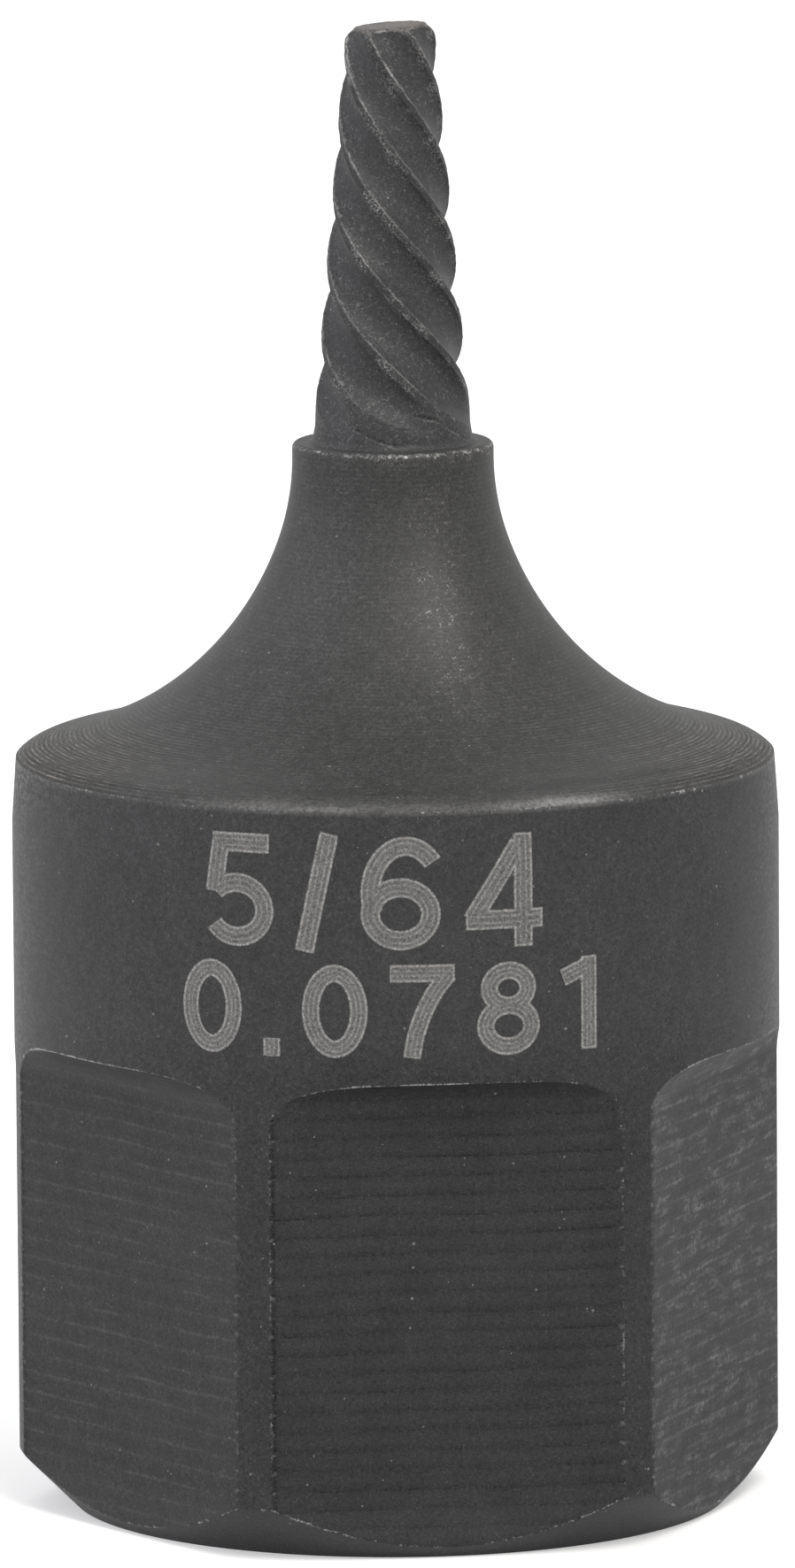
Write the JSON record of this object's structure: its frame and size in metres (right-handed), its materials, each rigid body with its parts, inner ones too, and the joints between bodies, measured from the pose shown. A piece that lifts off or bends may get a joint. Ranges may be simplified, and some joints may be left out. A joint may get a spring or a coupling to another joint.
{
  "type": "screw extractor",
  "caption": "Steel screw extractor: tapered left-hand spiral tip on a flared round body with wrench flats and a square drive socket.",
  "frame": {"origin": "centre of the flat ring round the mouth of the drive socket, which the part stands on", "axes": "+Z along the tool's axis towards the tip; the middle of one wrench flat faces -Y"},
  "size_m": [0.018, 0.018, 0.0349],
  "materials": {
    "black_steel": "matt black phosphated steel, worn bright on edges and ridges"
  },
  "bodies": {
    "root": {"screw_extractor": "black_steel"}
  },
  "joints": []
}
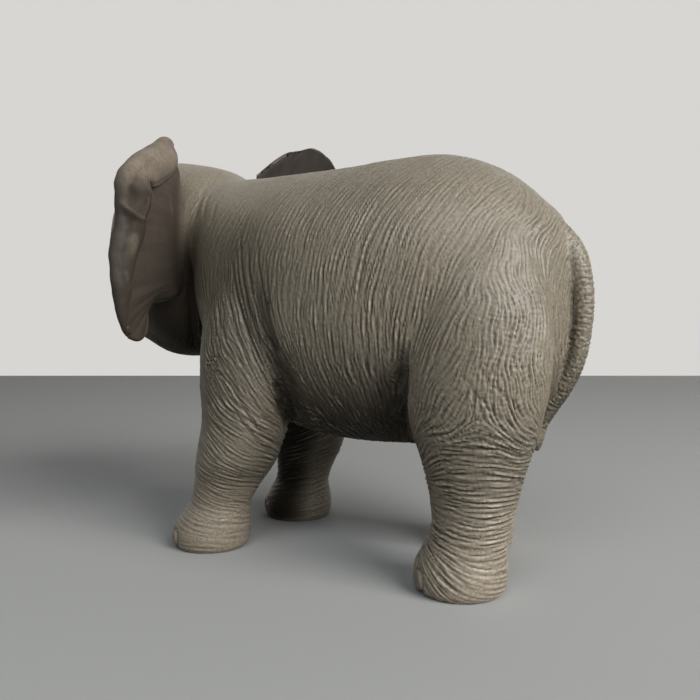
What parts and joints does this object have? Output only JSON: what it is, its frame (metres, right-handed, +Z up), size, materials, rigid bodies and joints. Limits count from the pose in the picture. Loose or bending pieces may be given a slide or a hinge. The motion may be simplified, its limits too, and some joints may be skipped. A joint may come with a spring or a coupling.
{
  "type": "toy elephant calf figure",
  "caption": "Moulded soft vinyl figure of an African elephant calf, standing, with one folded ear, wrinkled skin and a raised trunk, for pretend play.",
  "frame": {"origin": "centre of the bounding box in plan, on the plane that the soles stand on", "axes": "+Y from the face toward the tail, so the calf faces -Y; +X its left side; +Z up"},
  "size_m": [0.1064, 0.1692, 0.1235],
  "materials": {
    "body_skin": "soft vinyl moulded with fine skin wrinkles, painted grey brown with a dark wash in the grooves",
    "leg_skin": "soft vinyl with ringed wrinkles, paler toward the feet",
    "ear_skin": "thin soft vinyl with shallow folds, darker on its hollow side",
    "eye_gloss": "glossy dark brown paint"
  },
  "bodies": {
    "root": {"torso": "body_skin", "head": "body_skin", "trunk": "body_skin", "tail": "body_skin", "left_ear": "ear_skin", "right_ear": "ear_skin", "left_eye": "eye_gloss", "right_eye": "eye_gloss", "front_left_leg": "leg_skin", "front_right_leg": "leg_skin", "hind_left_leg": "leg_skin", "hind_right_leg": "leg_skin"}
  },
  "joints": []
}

=======

• [WORK TO COMPLETE]: Set down the material above again, word for word.

• [FINISHED ANSWER]:
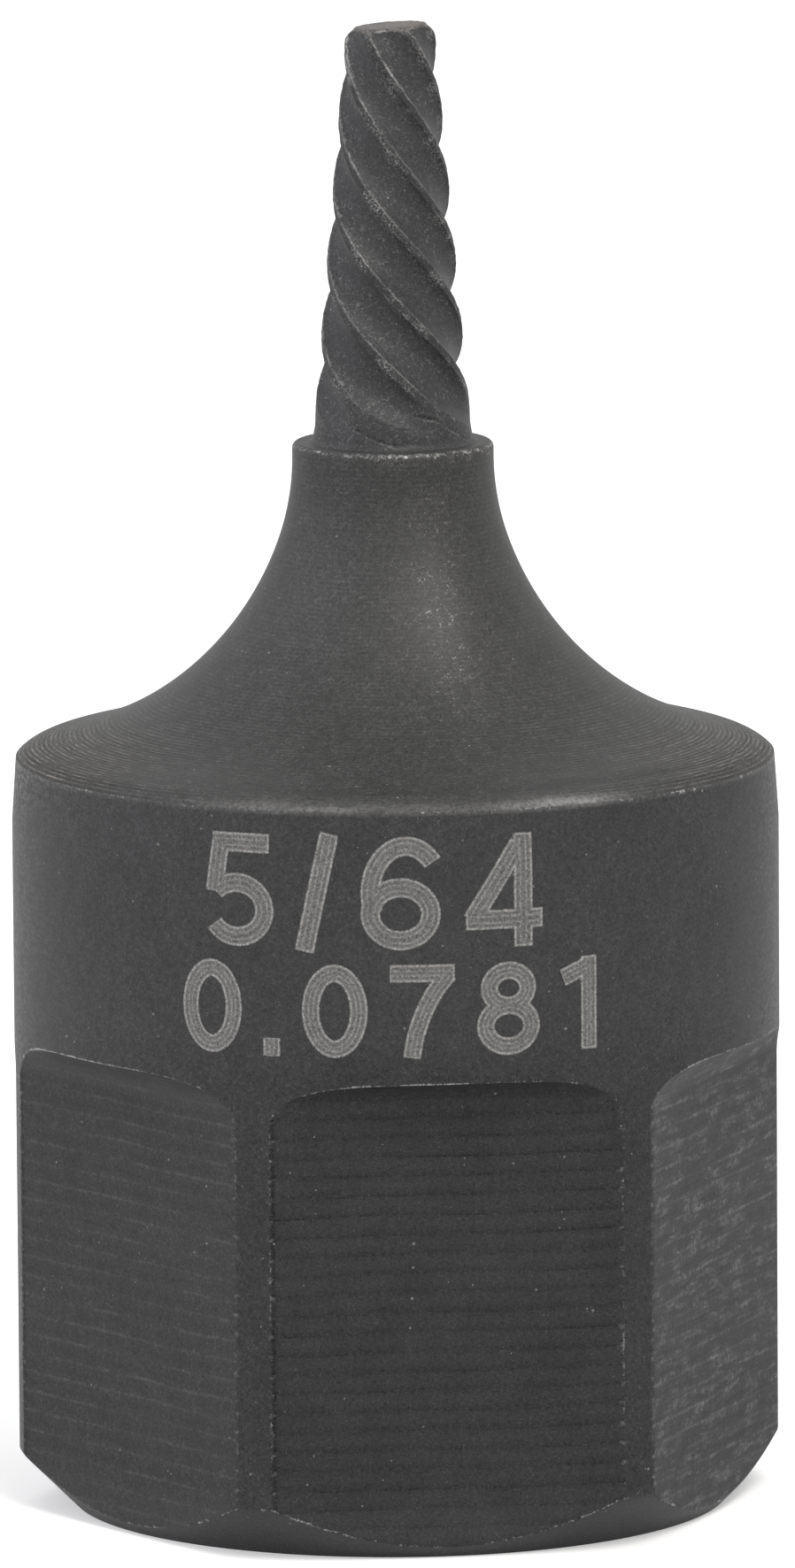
Write the JSON record of this object's structure: its frame and size in metres (right-handed), its materials, each rigid body with its parts, inner ones too, and the joints between bodies, measured from the pose shown. A piece that lifts off or bends may get a joint. Ranges may be simplified, and some joints may be left out. A joint may get a spring or a coupling to another joint.
{
  "type": "screw extractor",
  "caption": "Steel screw extractor: tapered left-hand spiral tip on a flared round body with wrench flats and a square drive socket.",
  "frame": {"origin": "centre of the flat ring round the mouth of the drive socket, which the part stands on", "axes": "+Z along the tool's axis towards the tip; the middle of one wrench flat faces -Y"},
  "size_m": [0.018, 0.018, 0.0349],
  "materials": {
    "black_steel": "matt black phosphated steel, worn bright on edges and ridges"
  },
  "bodies": {
    "root": {"screw_extractor": "black_steel"}
  },
  "joints": []
}
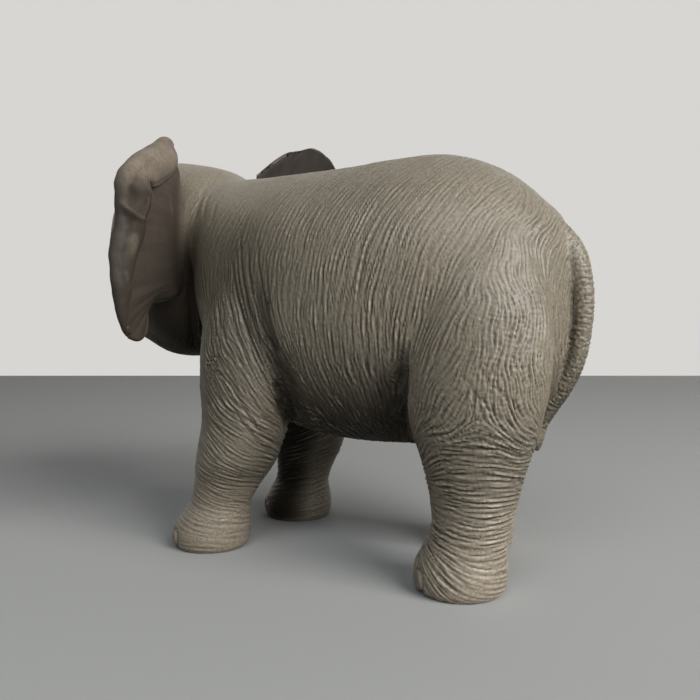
What parts and joints does this object have? Output only JSON: what it is, its frame (metres, right-handed, +Z up), size, materials, rigid bodies and joints. Limits count from the pose in the picture. Loose or bending pieces may be given a slide or a hinge. The motion may be simplified, its limits too, and some joints may be skipped. A joint may come with a spring or a coupling.
{
  "type": "toy elephant calf figure",
  "caption": "Moulded soft vinyl figure of an African elephant calf, standing, with one folded ear, wrinkled skin and a raised trunk, for pretend play.",
  "frame": {"origin": "centre of the bounding box in plan, on the plane that the soles stand on", "axes": "+Y from the face toward the tail, so the calf faces -Y; +X its left side; +Z up"},
  "size_m": [0.1064, 0.1692, 0.1235],
  "materials": {
    "body_skin": "soft vinyl moulded with fine skin wrinkles, painted grey brown with a dark wash in the grooves",
    "leg_skin": "soft vinyl with ringed wrinkles, paler toward the feet",
    "ear_skin": "thin soft vinyl with shallow folds, darker on its hollow side",
    "eye_gloss": "glossy dark brown paint"
  },
  "bodies": {
    "root": {"torso": "body_skin", "head": "body_skin", "trunk": "body_skin", "tail": "body_skin", "left_ear": "ear_skin", "right_ear": "ear_skin", "left_eye": "eye_gloss", "right_eye": "eye_gloss", "front_left_leg": "leg_skin", "front_right_leg": "leg_skin", "hind_left_leg": "leg_skin", "hind_right_leg": "leg_skin"}
  },
  "joints": []
}